17/03/2010

Hair Shirt

Patrick McEown (argumento e desenho)
Liz Artinian (cores)
Gallimard (França, Janeiro de 2010)
170 x 240 mm, 128 p., cor, cartonado

Resumo
John e Nasomi são dois amigos de infância que a vida separou e que o acaso decide juntar, anos mais tarde, naquela fase de indefinições entre o fim da adolescência e a entrada na idade adulta. Esse reencontro faz despertar de novo o amor entre eles – ou pelo menos a estranha forma que eles têm de o mostrar. Porque, juntamente com os sentimentos, também o passado regressa, com todos os seus traumas, recordações reprimidas e medos latentes.

Desenvolvimento
“Hair shirt” – literalmente “vestido de cabelos” – é a designação de uma espécie de vestido usado por penitência.
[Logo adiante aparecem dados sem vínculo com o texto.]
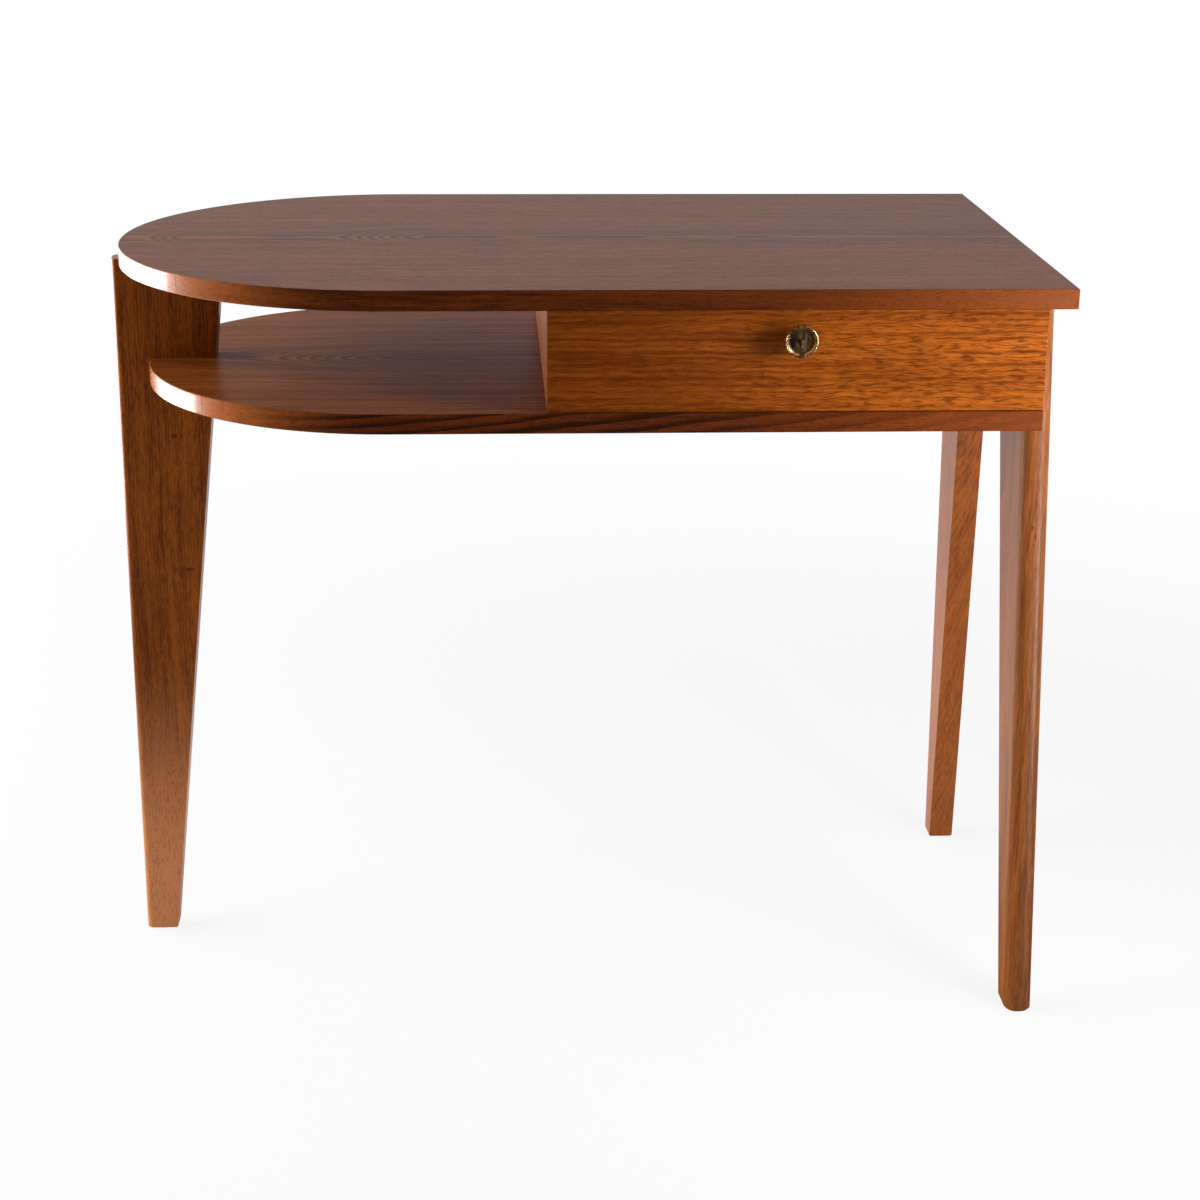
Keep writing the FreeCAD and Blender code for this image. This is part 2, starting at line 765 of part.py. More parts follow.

E é de penitência, de (des)encontros, de errâncias sentimentais e de sexualidade mal assumida que nos fala este romance denso e complexo, no qual, muitas vezes, o relato se confunde com os sonhos – os pesadelos – do protagonista, hesitante entre viver o presente ou deixar que os seus sentimentos de culpa, os seus medos e as suas angústias assumam o controle e o impeçam de o desfrutar.
O tempo é o presente, o local da acção uns quaisquer subúrbios (no caso canadianos…), os protagonistas jovens adultos, cujas vidas não têm rumo definido nem objectivos para lá dos imediatos.
Por isso, John, estudante de Belas Artes, com um part-time num cinema, desde que a namorada o deixou, há mais de três anos, prefere lamentar a sua vida, as oportunidades que perdeu (ou não soube/quis aproveitar), em lugar de lutar pelo momento – por cada momento – pela relação que agora vive.
O reencontro casual com Naomi, parece poder ser o factor de mudança, mas a verdade é que muita água passou sob as pontes desde que ela e a sua família mudaram de cidade na sequência da morte acidental do seu irmão Chris, implicativo, e cruel. Por isso, a par da alegria do reencontro e da possibilidade de viverem o seu amor, surgem as sombras, as memórias, os falhanços e os momentos penosos de então, que pesam mais do que a possibilidade de ser (finalmente) feliz. Não só da parte dele, mas também da parte de Naomi, perdida numa busca errante e auto-destrutiva, incapaz de se assumir e de assumir os seus sentimentos, tentando encontrar na provocação e na transgressão de limites o que ela própria não consegue dar.
Algures entre o romance psicológico e a crónica quotidiana do fim da adolescência, com um toque de fantástico, melhor de pesadelo, o relato de McEown surpreende pela densidade, pelo ambiente saturado e opressivo que consegue criar e do qual, a par dos protagonistas, não nos conseguimos libertar, mesmo nos primeiros momentos após fechar o livro. Talvez porque o autor opta por não dar todas as respostas nem aprofundar todas as explicações sobre as causas dos traumatismos de infância de John e Naomi, deixando ao leitor a possibilidade de os interpretar. Porque a história, assente em diálogos especialmente bem conseguidos e credíveis, que deixam subentendido sempre mais do que aquilo que afirmam, prende e arrasta-nos – embora recorrentemente nos obriga a voltar atrás, para (re)interpretar esta ou aquela passagem à luz dos novos acontecimentos – num turbilhão vertiginoso de sentimentos contraditórios.
E se McEown não é, longe disso, um virtuoso do desenho, é, no entanto, um excelente narrador aos quadradinhos, com o seu traço falsamente inseguro, vivo, dinâmico, expressivo e preciso na definição de momentos e estados de espírito, bem servido por cores frias que acentuam a sensação de impotência e queda que perpassa todo o livro.

A reter
- A bela surpresa que a leitura deste livro constituiu, dando bem mais do que aquilo que parecia oferecer à primeira vista.

Curiosidade
- Patrick McEown, natural de Otava, no Canadá, onde nasceu em 1968, trabalhou na Dark Horse com Matt Wagner (Grendel: War Child) e Mike Mignola (Zombie World), na DC Comics (Batman – Beyond) e na Marvel (X-Men: Evolution).